Segue testing in-situ

While the acquisition of Integrity plugs an important product gap for Pure Atria, it also takes the company deep into the territory of SQA, Mercury and Segue Software Inc. From a distance, Segue’s software family, QualityWorks, looks similar to rivals, but the company says it focuses on testing distributed applications in their working environment – an approach which entails testing the effect of a new piece of software on the programs with which it must interact. Unless you can test the entire application, end to end, and meet the approach of the business processes, you’re not really testing at all, says Gary Taube, vice president of marketing.
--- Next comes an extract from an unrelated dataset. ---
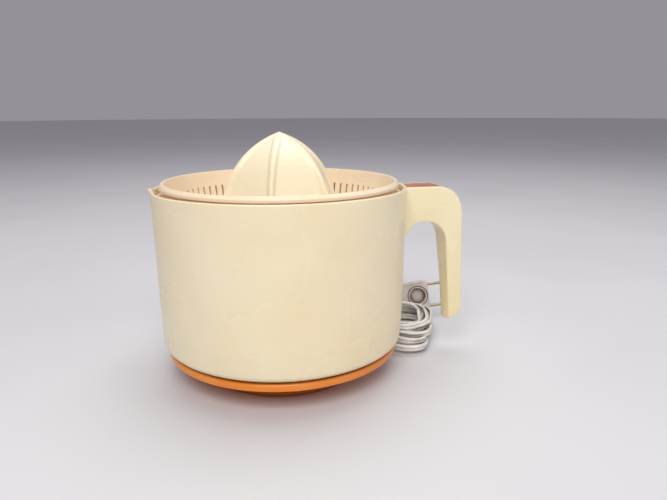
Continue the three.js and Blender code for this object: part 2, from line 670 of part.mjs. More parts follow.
function spindle() {
  const socket = SHAFT.square / 2 + RUN;
  const drive = SPINDLE_HALF;
  return unite([
    disc(7.6, 97.6, 110.5), disc(SPINDLE_NECK_R, 110, 117.2), disc(9, 117, 119),
    block([-drive, -drive, 118.5], [drive, drive, 144]),
  ]).subtract(block([-socket, -socket, 90], [socket, socket, SHAFT.top + GAP]));
}

piece('spindle_bush', spindleBush(), nylon);
piece('drive_spindle', spindle(), nylon);

// ---------------------------------------------------------------- reamer cone

const ogive = new THREE.CubicBezierCurve(
  new THREE.Vector2(CONE.baseR, CONE.bottom), new THREE.Vector2(39.5, 136),
  new THREE.Vector2(26, 155), new THREE.Vector2(0, CONE.apex));

// Radius at an azimuth as a share of the rib's: six flat, slightly hollow panels between the ribs.
function ribFactor(azimuth) {
  const step = 360 / CONE.ribs;
  const turn = THREE.MathUtils.euclideanModulo(azimuth - CONE.ribAzimuth + step / 2, step);
  const off = Math.abs(turn - step / 2);
  const flat = Math.cos(radians(step / 2)) / Math.cos(radians(step / 2 - off));
  return flat * (1 - 0.024 * Math.sin((Math.PI * off) / step));
}

function ribbed(outline, segments) {
  const points = outline.map(([r, z]) => new THREE.Vector2(r, z));
  const geometry = new THREE.LatheGeometry(points, segments);
  geometry.rotateX(Math.PI / 2);
  geometry.rotateZ(radians(CONE.ribAzimuth));
  const places = geometry.attributes.position;
  for (let i = 0; i < places.count; i += 1) {
    const azimuth = THREE.MathUtils.radToDeg(Math.atan2(places.getY(i), places.getX(i)));
    const factor = ribFactor(azimuth);
    places.setXY(i, places.getX(i) * factor, places.getY(i) * factor);
  }
  return solid(geometry);
}

function cone() {
  const outer = ogive.getPoints(9).map((p) => [p.x, p.y]);
  const inner = ogive.getPoints(6).slice(0, -1)
    .map((p) => [Math.max(p.x - CONE.wall - 0.8, 0.5), p.y - CONE.wall * 0.9]);
  const skin = ribbed([[0, CONE.bottom], ...outer], 24);
  const below = CONE.bottom - 5;
  const core = ribbed([[0, below], [inner[0][0], below], ...inner, [0, CONE.apex - 6]], 24);
  const socket = SPINDLE_HALF + RUN;
  const tube = disc(CONE.socketR, CONE.socketBottom, 158.5, 20);
  return skin.subtract(core).add(tube)
    .subtract(block([-socket, -socket, 100], [socket, socket, 146]));
}

piece('reamer_cone', cone(), creamCone);

// ---------------------------------------------------------------- wiring inside the pan

function terminalBlock() {
  let body = block([-12, -7, PAN.floor + GAP], [12, 7, 12]);
  for (const x of [-6, 0, 6]) body = body.subtract(disc(1.6, 7, 13, 10).translate([x, 0, 0]));
  return body.rotate([0, 0, 35]).translate([-22, -18, 0]);
}

function cordClamp() {
  return block([-4, -8, PAN.floor + GAP], [4, 8, 12.5]).subtract(block([-6, -2.8, 6.9], [6, 2.8, 10.1]))
    .rotate([0, 0, CORD.exitAzimuth]).translate(polar(38, CORD.exitAzimuth));
}

piece('terminal_block', terminalBlock(), nylon);
piece('cord_clamp', cordClamp(), nylon);

// ---------------------------------------------------------------- mains cord, its strain relief and plug

function cordTube(route, steps) {
  const path = new THREE.CatmullRomCurve3(route.map((p) => new THREE.Vector3(...p)));
  const section = new THREE.Shape().absarc(0, 0, CORD.thickness * 0.75, 0, 2 * Math.PI);
  return solid(new THREE.ExtrudeGeometry(section, { extrudePath: path, steps, curveSegments: 4 }));
}

// A tapered sleeve round the cord, pointing straight out of the pan's wall.
function strainRelief() {
  const wallR = panWallR(CORD.exitHeight);
  const tip = CORD.reliefTip - wallR;
  const { boreR, neckR, headR, collarR, tipR } = RELIEF;
  const inside = -PAN.wall - 1.6;
  return turned([
    [boreR, -6], [headR, -6], [headR, inside], [neckR, inside], [neckR, 1.3], [collarR, 1.3],
    [collarR - 0.2, 3.5], [tipR, tip], [boreR, tip],
  ], 16).rotate([0, 90, CORD.exitAzimuth]).translate(polar(wallR, CORD.exitAzimuth, CORD.exitHeight));
}

const leadRoute = [
  [27.6, 32.9, 8.5], [33.5, 39.9, 8.5], [42, 50, 8.5], [51.4, 61.3, 8.5], [55, 65.5, 8.3], [60.4, 71.3, 7.2],
  [67, 76.4, 5.2], [75, 79, 3.4], [83, 78.2, 2.4], [90, 75, 2.2], [95.6, 71.2, 2.2],
];
const tailRoute = [
  [92.2, 66.4, 14.2], [93.6, 70.8, 14], [96, 75.2, 13.4], [99.4, 78.7, 12.8], [103.6, 80.5, 12.7],
  [107.9, 80.4, 13.3],
];

function hank() {
  const { halfLength, halfWidth, hole, bottom, top, lean } = HANK;
  const straight = halfLength - halfWidth;
  const shape = new THREE.Shape();
  shape.absarc(0, straight, halfWidth, 0, Math.PI).absarc(0, -straight, halfWidth, Math.PI, 2 * Math.PI);
  const hollow = new THREE.Path();
  hollow.absarc(0, straight, hole, 0, Math.PI).absarc(0, -straight, hole, Math.PI, 2 * Math.PI);
  shape.holes.push(hollow);
  return plate(shape, bottom, top, 10).rotate([0, 0, -lean]).translate([HANK.x, HANK.y, 0]);
}

// The plug stands on its edge and leans back, with its pins pointing slightly up.
function plugBlank() {
  const { length, pinFace, cordEnd, depth } = PLUG;
  const a = length / 2;
  const shape = polygon([
    ...rounded([-a, -cordEnd / 2 + 6], [-a, -cordEnd / 2], [-a + 6, -cordEnd / 2], 4),
    ...rounded([a - 3, -pinFace / 2], [a, -pinFace / 2], [a, -pinFace / 2 + 3], 3),
    ...rounded([a, pinFace / 2 - 3], [a, pinFace / 2], [a - 3, pinFace / 2], 3),
    ...rounded([-a + 6, cordEnd / 2], [-a, cordEnd / 2], [-a, cordEnd / 2 - 6], 4),
  ]);
  return plate(shape, -depth / 2, depth / 2);
}

function plugBody() {
  const { length, depth, pitch, dishX, dishR, dishDepth, pinR } = PLUG;
  let body = plugBlank();
  for (const side of [-1, 1]) {
    const dish = ring(dishR, dishR / 2, depth / 2 - dishDepth, depth / 2 + 1, 24).translate([dishX, 0, 0]);
    body = body.subtract(side > 0 ? dish : dish.mirror([0, 0, 1]));
    const hole = new THREE.CylinderGeometry(pinR + GAP, pinR + GAP, 20, 12).rotateZ(Math.PI / 2);
    body = body.subtract(solid(hole).translate([length / 2, (side * pitch) / 2, 0]));
  }
  return body;
}

function plugPin(side) {
  const { length, pitch, pinR, pinLength, pinOut } = PLUG;
  const pin = new THREE.CylinderGeometry(pinR, pinR, pinLength, 12).rotateZ(Math.PI / 2);
  return solid(pin).translate([length / 2 + pinOut - pinLength / 2, (side * pitch) / 2, 0]);
}

function placedPlug(body) {
  const { x, y, z, lean, tilt, yaw } = PLUG;
  return body.rotate([90 - lean, -tilt, yaw]).translate([x, y, z]);
}

piece('strain_relief', strainRelief(), offWhite);
piece('cord_lead', cordTube(leadRoute, 26), offWhite);
piece('cord_hank', hank(), offWhite);
piece('cord_tail', cordTube(tailRoute, 8), offWhite);
piece('plug_body', placedPlug(plugBody()), offWhite);
piece('plug_pin_1', placedPlug(plugPin(1)), brass);
piece('plug_pin_2', placedPlug(plugPin(-1)), brass);

export default juicer;
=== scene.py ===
import math

import bmesh
import bpy
from mathutils import Matrix, Vector


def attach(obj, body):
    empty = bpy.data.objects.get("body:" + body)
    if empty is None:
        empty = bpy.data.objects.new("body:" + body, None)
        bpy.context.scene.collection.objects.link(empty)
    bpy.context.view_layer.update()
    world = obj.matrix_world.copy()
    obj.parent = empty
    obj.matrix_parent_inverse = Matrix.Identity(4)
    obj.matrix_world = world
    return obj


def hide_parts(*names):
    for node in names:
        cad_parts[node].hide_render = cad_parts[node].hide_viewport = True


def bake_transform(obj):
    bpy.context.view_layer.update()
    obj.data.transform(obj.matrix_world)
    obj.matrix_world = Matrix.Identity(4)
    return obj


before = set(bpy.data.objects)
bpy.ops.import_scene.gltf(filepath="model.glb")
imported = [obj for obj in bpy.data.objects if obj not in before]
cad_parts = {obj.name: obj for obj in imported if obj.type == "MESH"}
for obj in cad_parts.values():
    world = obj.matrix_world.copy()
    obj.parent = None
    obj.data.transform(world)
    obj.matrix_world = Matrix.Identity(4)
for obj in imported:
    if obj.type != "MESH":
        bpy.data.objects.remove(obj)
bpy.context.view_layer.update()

# Electric citrus juicer. Sizes below are in millimetres in the CAD frame, and MM turns them into metres.
# +Z is up, the handle points along +X and the pouring lip along -X.
MM = 0.001
SCENE = bpy.context.scene

# ------------------------------------------------------------------ camera

# Fitted to the photo: where the camera stands, and the three directions of its frame.
CAMERA_AT = Vector((-35.05, -389.64, 179.37)) * MM
CAMERA_RIGHT = Vector((0.983583, -0.180410, -0.003999))
CAMERA_UP = Vector((0.047183, 0.235725, 0.970674))
CAMERA_BACK = Vector((-0.174177, -0.954927, 0.240368))
SENSOR_MM = 36.0
LENS_MM = 31.30


def make_camera():
    data = bpy.data.cameras.new("camera")
    data.sensor_fit = "HORIZONTAL"
    data.sensor_width = SENSOR_MM
    data.lens = LENS_MM
    data.clip_start = 0.02
    data.clip_end = 30
    camera = bpy.data.objects.new("camera", data)
    turn = Matrix((CAMERA_RIGHT, CAMERA_UP, CAMERA_BACK)).transposed().to_4x4()
    camera.matrix_world = Matrix.Translation(CAMERA_AT) @ turn
    SCENE.collection.objects.link(camera)
    SCENE.camera = camera


make_camera()

# ------------------------------------------------------------------ mesh helpers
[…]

Achieving this is not easy. While many rival programs operate primarily within the NT or mainstream Unix environments, Segue offers ‘programmable agents’ which can record the effect of new client-server software on, for example, IBM AS/400 or mainframe MVS programs, as well as those on Unix and NT. Segue’s term for its approach is ‘Day in a life’ testing, meaning it simulates all the possible effects of a new piece of software on a multi-vendor, multi-system, multi-application environment. The rapid growth of the company in the past three years supports the argument. Sales in 1993 were $3.4m. After nine months of this year, they had soared to $11.4m, enabling it to go for a public offering on Nasdaq, raising $23m, earmarked for building visibility and funding acquisitions.